British tech company Nothing has officially canceled the launch of the CMF Phone 3 Pro, a midrange model that was meant to follow last year’s successful CMF Phone 2 Pro. Co-founder and vice president Akis Evangelidis said on X that the company had been developing a successor, but current memory costs no longer allow it to build a phone that would deliver a meaningful upgrade at a price that makes sense for the CMF value brand.
Industry estimates say a handset with the same specifications as the previous generation would now cost Nothing about 50% more to make, pushing up the retail price and undermining the point of the affordable label. The decision is the first public sign of a broader industry shock nicknamed “RAMageddon,” as demand for AI infrastructure from companies such as Microsoft, Google and Meta is consuming huge quantities of high-bandwidth memory, or HBM, made in the same facilities as DRAM for smartphones and laptops.
That shift has led Samsung, SK Hynix and Micron to redirect major production capacity toward data centers serving Nvidia and its partners, creating a global shortage and driving consumer memory and storage prices sharply higher, with prices roughly doubling over the past year. Recent market research from Gartner and Counterpoint says memory has become the most expensive component in a smartphone, accounting for more than 50% of material cost and overtaking both the processor and the display.

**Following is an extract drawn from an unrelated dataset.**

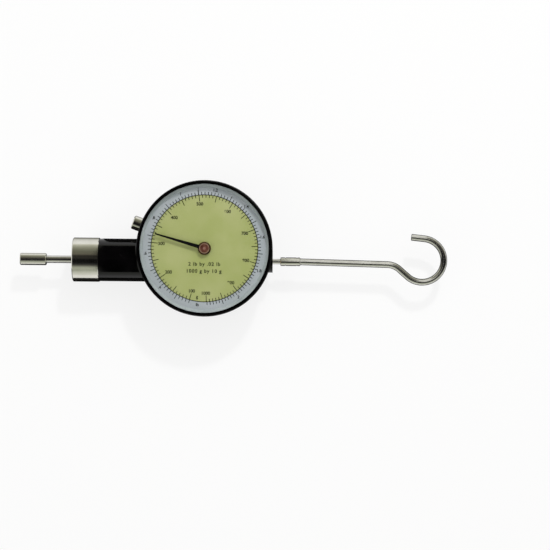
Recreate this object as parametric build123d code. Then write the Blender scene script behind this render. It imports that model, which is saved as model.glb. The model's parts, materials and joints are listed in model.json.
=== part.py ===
from build123d import *
import math
import os

# Push and pull force gauge with a round dial. Millimetres.
#
# Frame: the gauge lies on its back. Z = 0 is the back face and +Z points out of the dial. The dial's
# centre is on the Z axis, +X runs along the rod towards the hook, and +Y is up on the dial.
#
# One rod runs through the case, below the dial's centre. Pushing its flat tip in and pulling its hook
# out both move it along +X, against the main spring in the neck. A slotted rack plate on the rod turns
# the pinion, the pointer and a fine ratchet wheel. The reset button lifts the pawl off that wheel.

os.makedirs("parts", exist_ok=True)

# ---- Fits and clearances ----
press_gap = 0.01          # radial, pressed or screwed pieces in their holes
slip_gap = 0.1            # radial, pieces that drop into a recess or over a shoulder
running_gap = 0.05        # radial, shafts, pins and the button in their guides
free_gap = 0.3            # between pieces that move past each other
through = 1.0             # how far a cut runs past the face it opens

# ---- Case ----
case_diameter = 58.2
case_wall = 2.4
wall_lift = 0.4           # the wall's back edge stands this far off the back face
wall_edge_chamfer = 0.4
rim_recess = 0.8          # the rim that carries the bezel is this much smaller in radius
rim_height = 1.4
rebate_depth = 1.0        # the dial's rebate in the wall, in radius
ledge_width = 3.9         # the inner ledge between the back cover and the base plate
ledge_thickness = 2.5
neck_diameter = 18.4
neck_length = 16.35       # from the round wall to the cap
neck_fillet = 0.6
neck_fillet_room = 0.2    # between the neck's fillet and the bezel
spigot_diameter = 15.0    # the neck's end, which the cap screws onto
spigot_length = 6.0
web_thickness = 2.0       # between the spring chamber and the inside of the case
chamber_diameter = 12.0
rear_boss_diameter = 9.7
rear_boss_proud = 0.05    # the boss's flat face beyond the round wall
rear_boss_depth = 4.6

# ---- Back cover ----
cover_thickness = 1.5
cover_edge_chamfer = 0.3

# ---- Rod line ----
rod_offset = 5.25         # the rod's axis below the dial's centre
rod_height = 11.0         # the rod's axis above the back face
rod_diameter = 3.2
rod_exposed = 11.65       # bare rod between the cap and the tip
rod_inner_end = 16.0      # the rod's inner end beyond the dial's centre
rod_flat_height = 0.8     # the rack's flat above the rod's axis
slide_in = 7.65           # travel from the stored reading to full scale
slide_out = 3.05          # travel from the stored reading back to the zero stop
tip_diameter = 5.2
tip_length = 11.3
tip_chamfer = 0.3
tip_spigot_diameter = 2.2
tip_spigot_length = 7.0
stem_diameter = 2.3
stem_socket_depth = 3.8
coupling_gap = 3.35       # bare stem between the rear boss and the coupling
coupling_diameter = 3.7
coupling_length = 8.5
coupling_collars = (2.1, 1.4)
coupling_groove_depth = 0.2
coupling_groove_width = 0.35
coupling_socket_depth = 3.4

# ---- Neck cap ----
cap_diameter = 19.0
cap_length = 11.3
cap_end_wall = 3.0
cap_outer_chamfer = 0.3
cap_inner_chamfer = 0.15
front_bushing_diameter = 6.0
rear_bushing_diameter = 5.0

# ---- Spring in the neck ----
collar_diameter = 9.6
collar_length = 2.5
collar_pin_diameter = 1.0
collar_stop_gap = 0.1     # left between the collar and the cap at the zero stop
main_wire_diameter = 0.8
main_spring_diameter = 9.2
main_spring_turns = 10
seat_washer_diameter = 11.4
seat_washer_thickness = 0.5
spring_end_gap = 0.03

# ---- Hook ----
wire_diameter = 2.9
hook_spigot_diameter = 2.0
hook_spigot_length = 3.2
hook_shank_length = 37.6
hook_shank_droop = 1.2    # degrees that the shank leans off the rod's line
hook_bend_radius = 8.2
hook_bend_angle = 40.0
hook_run_length = 4.7
hook_bow_radius = 9.4
hook_bow_angle = 215.3
hook_end_length = 5.7
hook_end_chamfer = 0.15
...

The crisis is not the first for mobile makers, but it is different because there are few engineering compromises left to make when basic components become too expensive. Gartner analysts warn that cheap, entry-level phones could nearly disappear by 2028 if manufacturers refuse to build devices with zero or negative margins. Some companies, including Apple, are instead passing costs to buyers, while Samsung and Xiaomi are trimming memory in lower-end models and focusing more on premium phones. Used and refurbished device sales are rising as customers avoid higher prices, and in the short term, shoppers hoping for an affordable upgrade may need to keep their current phones longer or pay much more.